## Given data
□ □ □ □
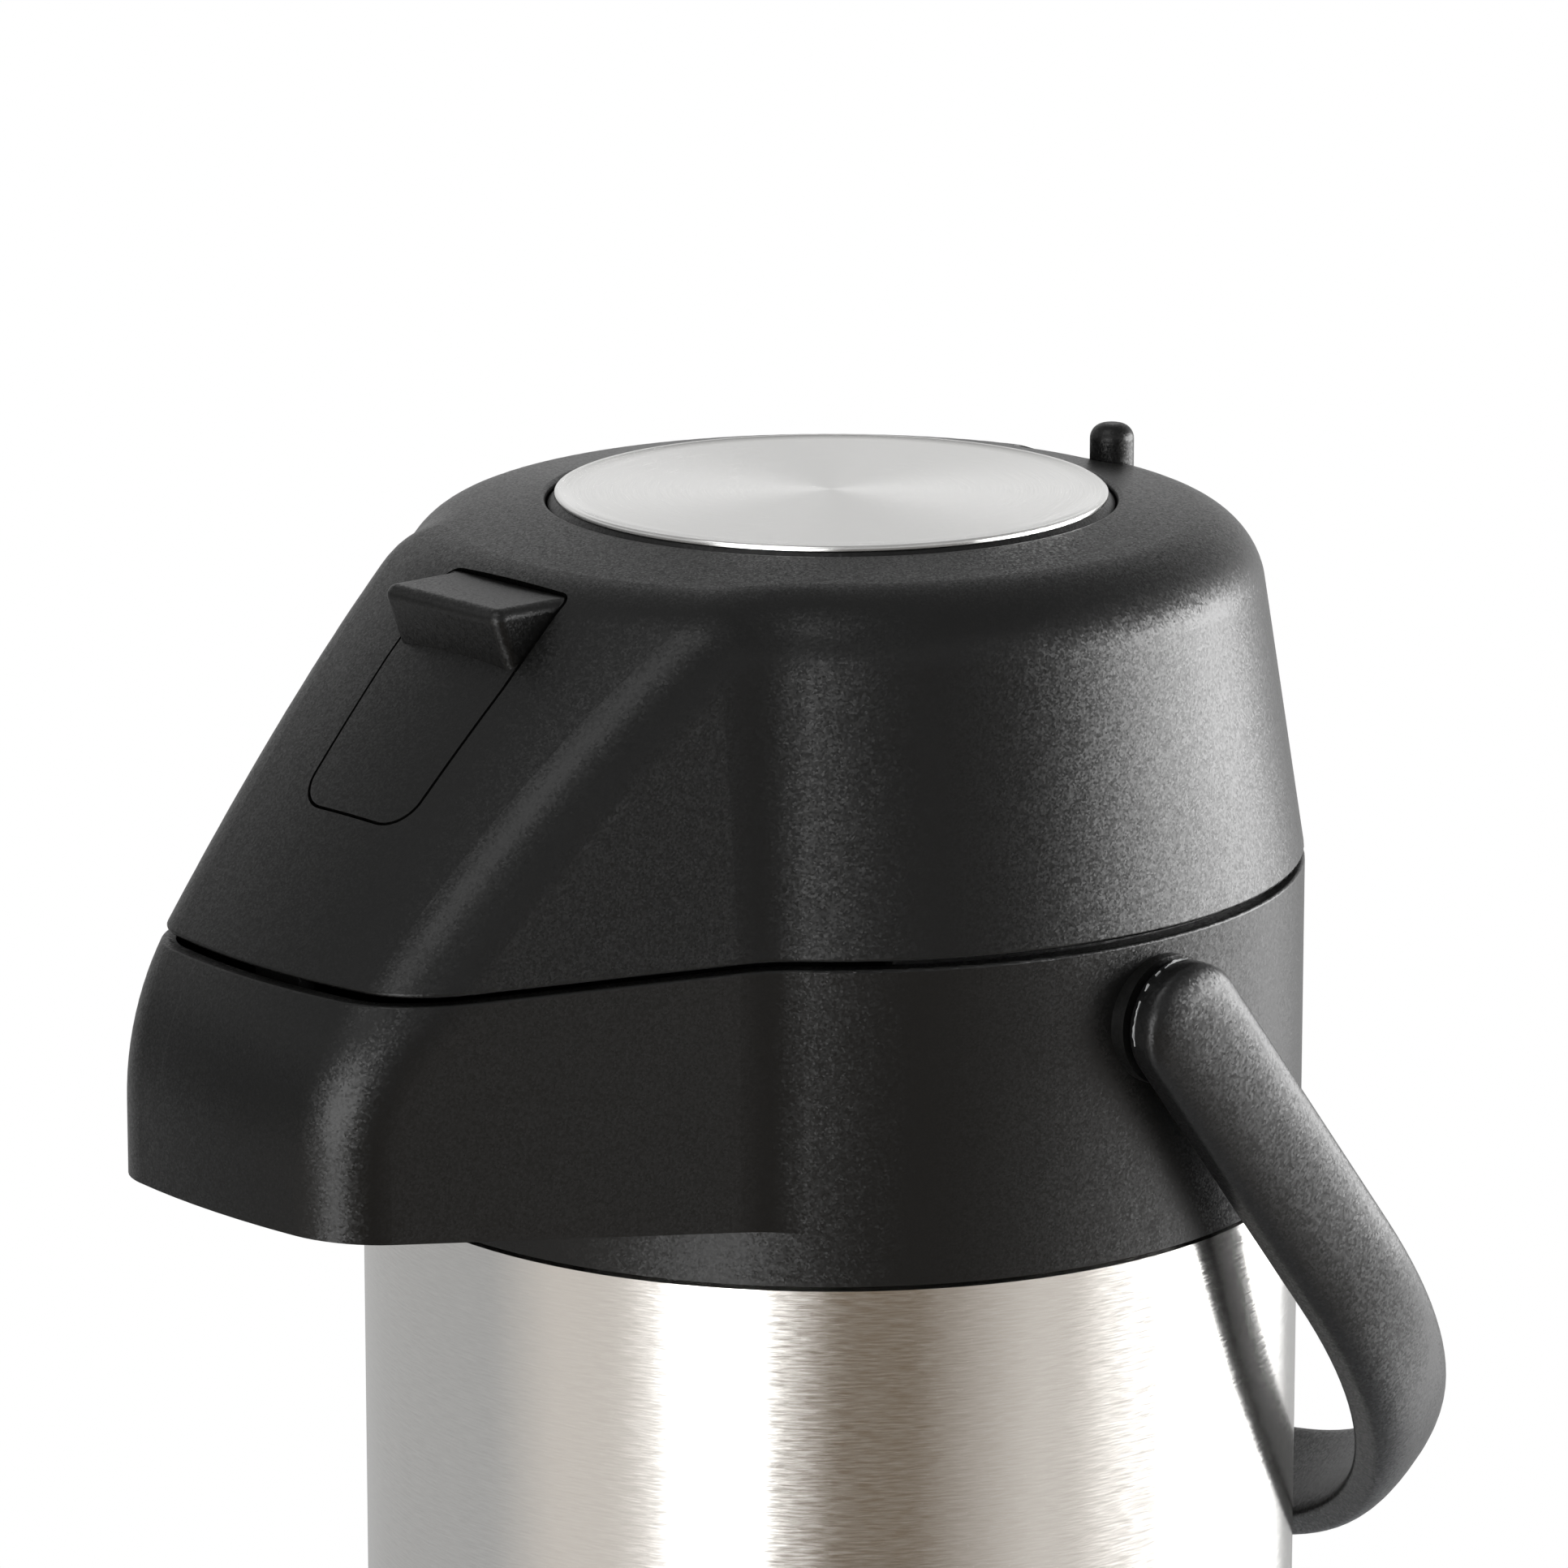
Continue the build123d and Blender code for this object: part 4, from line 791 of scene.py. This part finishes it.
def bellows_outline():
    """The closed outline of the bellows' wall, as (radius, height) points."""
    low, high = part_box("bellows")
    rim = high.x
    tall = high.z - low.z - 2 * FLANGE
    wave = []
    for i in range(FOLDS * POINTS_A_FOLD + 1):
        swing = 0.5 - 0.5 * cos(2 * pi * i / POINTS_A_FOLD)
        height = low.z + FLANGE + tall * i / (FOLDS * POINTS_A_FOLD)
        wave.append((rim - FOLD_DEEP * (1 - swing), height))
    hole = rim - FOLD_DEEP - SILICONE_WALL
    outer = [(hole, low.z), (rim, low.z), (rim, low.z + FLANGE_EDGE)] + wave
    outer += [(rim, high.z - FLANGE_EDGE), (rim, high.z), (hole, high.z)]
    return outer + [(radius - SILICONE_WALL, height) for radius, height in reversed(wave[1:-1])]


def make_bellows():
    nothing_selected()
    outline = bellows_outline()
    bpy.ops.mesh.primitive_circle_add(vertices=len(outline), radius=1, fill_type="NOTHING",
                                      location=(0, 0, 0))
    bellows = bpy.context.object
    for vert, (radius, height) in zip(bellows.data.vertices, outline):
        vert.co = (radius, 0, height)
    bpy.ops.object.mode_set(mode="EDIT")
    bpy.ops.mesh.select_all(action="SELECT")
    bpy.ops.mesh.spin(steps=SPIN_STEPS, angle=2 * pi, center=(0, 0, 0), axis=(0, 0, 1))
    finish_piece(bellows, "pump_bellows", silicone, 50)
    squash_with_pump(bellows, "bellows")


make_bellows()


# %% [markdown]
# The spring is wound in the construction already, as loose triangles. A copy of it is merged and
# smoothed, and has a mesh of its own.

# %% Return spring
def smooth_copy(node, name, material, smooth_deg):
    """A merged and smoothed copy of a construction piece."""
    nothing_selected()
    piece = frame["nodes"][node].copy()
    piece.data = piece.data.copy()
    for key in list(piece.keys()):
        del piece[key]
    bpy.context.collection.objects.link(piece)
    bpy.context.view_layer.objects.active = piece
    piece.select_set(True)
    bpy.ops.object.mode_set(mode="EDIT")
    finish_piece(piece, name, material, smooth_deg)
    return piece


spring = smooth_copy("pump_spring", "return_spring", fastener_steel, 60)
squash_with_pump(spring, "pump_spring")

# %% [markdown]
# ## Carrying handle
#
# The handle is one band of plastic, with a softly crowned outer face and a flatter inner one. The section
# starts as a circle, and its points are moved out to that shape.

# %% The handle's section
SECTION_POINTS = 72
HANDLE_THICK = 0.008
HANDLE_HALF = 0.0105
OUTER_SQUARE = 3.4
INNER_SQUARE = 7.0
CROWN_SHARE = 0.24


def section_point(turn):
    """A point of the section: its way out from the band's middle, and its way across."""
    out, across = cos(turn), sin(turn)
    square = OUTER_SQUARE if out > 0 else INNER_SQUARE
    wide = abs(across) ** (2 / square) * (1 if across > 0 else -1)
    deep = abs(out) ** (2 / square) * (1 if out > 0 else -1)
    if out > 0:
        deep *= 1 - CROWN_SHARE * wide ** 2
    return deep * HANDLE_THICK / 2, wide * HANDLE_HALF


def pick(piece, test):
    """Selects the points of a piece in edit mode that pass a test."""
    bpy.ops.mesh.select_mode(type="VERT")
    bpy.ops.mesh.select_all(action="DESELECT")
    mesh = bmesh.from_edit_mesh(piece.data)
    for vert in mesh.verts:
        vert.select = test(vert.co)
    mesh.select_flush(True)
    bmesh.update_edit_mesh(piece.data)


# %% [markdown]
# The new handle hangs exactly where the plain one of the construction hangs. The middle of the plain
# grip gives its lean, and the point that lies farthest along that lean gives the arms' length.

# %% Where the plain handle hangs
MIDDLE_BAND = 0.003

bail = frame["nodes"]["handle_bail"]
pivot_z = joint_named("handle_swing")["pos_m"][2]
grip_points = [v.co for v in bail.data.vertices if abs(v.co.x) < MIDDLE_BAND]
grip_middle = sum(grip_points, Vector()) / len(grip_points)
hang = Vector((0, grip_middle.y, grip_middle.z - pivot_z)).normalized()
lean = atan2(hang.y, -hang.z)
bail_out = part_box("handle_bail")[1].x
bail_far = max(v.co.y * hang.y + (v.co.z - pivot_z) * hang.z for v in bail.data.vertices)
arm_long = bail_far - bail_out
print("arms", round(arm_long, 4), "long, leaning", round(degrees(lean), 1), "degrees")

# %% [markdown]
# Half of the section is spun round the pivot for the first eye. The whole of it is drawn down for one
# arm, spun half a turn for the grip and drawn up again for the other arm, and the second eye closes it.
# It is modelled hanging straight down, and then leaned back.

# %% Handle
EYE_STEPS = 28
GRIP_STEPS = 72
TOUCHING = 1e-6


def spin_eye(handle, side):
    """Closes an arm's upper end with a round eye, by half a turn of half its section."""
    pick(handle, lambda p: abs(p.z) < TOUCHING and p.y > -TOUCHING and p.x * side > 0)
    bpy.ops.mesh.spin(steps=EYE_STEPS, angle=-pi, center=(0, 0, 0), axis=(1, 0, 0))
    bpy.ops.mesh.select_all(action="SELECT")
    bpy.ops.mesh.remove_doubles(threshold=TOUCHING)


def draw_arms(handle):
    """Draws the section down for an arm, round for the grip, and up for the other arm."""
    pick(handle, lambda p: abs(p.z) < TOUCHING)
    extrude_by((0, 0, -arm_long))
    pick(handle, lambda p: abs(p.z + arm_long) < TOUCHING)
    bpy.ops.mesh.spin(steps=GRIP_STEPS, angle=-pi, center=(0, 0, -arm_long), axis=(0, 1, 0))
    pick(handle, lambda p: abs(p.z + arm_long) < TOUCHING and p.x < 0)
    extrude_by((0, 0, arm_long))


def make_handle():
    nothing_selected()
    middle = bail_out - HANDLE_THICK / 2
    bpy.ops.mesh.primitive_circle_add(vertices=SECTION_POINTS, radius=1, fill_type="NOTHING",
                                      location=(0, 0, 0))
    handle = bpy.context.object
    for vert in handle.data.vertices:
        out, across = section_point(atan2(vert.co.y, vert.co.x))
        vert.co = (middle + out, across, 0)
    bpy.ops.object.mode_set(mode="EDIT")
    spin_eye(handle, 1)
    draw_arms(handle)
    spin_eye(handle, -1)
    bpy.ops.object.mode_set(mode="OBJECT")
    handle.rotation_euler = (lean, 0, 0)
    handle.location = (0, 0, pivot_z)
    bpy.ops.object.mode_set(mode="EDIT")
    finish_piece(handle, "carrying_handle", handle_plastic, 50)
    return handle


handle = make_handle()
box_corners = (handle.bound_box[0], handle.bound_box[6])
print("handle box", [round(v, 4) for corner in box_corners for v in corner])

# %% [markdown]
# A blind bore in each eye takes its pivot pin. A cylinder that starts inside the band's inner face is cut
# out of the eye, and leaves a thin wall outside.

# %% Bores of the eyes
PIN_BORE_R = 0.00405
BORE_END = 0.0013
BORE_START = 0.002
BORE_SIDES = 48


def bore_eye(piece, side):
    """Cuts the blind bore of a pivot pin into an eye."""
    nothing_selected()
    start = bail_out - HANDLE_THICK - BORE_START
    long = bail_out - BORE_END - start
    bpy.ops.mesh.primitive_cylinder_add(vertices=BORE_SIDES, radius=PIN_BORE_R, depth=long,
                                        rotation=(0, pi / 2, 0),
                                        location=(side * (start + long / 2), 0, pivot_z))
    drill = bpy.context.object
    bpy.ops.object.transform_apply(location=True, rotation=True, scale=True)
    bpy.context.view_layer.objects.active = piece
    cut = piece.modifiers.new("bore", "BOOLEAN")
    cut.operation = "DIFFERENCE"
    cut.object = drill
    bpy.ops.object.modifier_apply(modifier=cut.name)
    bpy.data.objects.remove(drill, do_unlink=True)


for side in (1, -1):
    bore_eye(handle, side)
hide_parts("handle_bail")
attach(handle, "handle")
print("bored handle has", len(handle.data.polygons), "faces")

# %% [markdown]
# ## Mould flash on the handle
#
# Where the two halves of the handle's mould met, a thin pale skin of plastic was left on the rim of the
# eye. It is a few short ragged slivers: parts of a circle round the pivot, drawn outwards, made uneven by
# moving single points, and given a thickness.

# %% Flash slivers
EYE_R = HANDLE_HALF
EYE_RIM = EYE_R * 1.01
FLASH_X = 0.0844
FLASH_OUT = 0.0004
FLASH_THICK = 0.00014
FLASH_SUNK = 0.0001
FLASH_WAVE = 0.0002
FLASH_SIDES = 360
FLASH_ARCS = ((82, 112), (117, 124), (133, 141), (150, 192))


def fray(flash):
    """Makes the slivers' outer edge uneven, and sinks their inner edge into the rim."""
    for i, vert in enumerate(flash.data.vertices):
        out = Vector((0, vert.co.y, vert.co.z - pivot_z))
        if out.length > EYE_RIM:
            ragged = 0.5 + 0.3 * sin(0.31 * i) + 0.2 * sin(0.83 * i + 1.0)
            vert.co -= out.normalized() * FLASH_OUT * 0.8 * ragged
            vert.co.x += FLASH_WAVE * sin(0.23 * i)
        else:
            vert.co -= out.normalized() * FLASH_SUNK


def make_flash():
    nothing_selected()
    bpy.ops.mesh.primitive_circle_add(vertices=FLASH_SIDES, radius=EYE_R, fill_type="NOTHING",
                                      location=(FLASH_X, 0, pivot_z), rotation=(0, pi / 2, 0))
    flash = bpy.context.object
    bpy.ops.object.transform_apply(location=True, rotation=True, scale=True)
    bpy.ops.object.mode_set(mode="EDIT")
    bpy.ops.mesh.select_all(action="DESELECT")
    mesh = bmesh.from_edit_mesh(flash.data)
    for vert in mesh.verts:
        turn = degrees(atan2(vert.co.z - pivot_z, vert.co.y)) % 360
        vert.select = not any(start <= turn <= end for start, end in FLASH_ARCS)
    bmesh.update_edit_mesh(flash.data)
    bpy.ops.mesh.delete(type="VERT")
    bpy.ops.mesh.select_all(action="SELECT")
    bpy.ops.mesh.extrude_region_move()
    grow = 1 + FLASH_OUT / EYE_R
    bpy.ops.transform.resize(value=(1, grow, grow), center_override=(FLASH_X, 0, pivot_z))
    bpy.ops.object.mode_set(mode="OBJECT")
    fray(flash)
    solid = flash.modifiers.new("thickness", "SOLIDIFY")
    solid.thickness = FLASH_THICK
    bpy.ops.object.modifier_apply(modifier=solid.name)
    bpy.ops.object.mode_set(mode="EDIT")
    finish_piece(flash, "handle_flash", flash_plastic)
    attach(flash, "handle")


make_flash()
□ □ □ □
## Task directions
Only the lines from the beginning of the material above through the line with "return outer +" are wanted; extract them exactly.

## Written answer
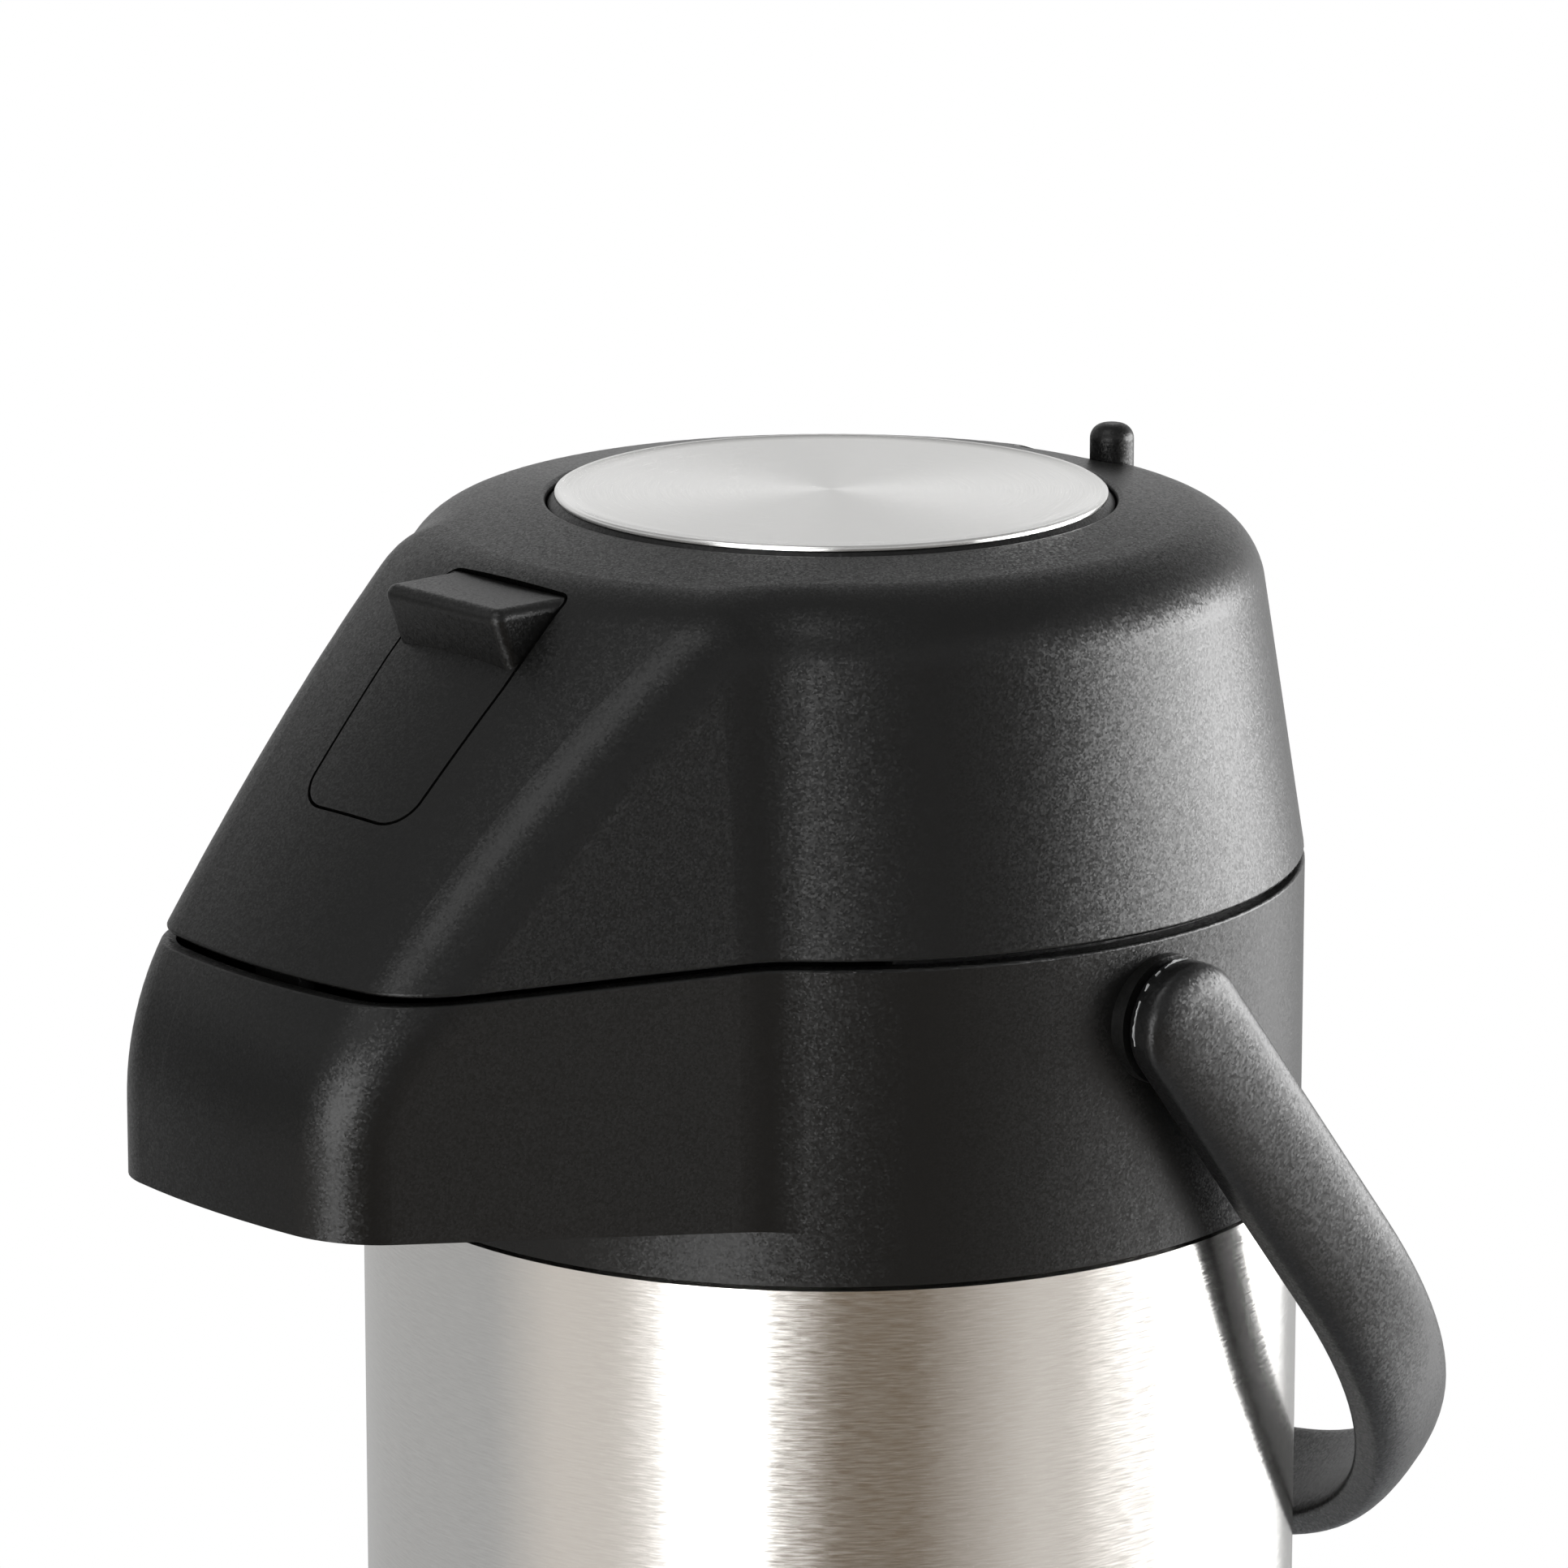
Continue the build123d and Blender code for this object: part 4, from line 791 of scene.py. This part finishes it.
def bellows_outline():
    """The closed outline of the bellows' wall, as (radius, height) points."""
    low, high = part_box("bellows")
    rim = high.x
    tall = high.z - low.z - 2 * FLANGE
    wave = []
    for i in range(FOLDS * POINTS_A_FOLD + 1):
        swing = 0.5 - 0.5 * cos(2 * pi * i / POINTS_A_FOLD)
        height = low.z + FLANGE + tall * i / (FOLDS * POINTS_A_FOLD)
        wave.append((rim - FOLD_DEEP * (1 - swing), height))
    hole = rim - FOLD_DEEP - SILICONE_WALL
    outer = [(hole, low.z), (rim, low.z), (rim, low.z + FLANGE_EDGE)] + wave
    outer += [(rim, high.z - FLANGE_EDGE), (rim, high.z), (hole, high.z)]
    return outer + [(radius - SILICONE_WALL, height) for radius, height in reversed(wave[1:-1])]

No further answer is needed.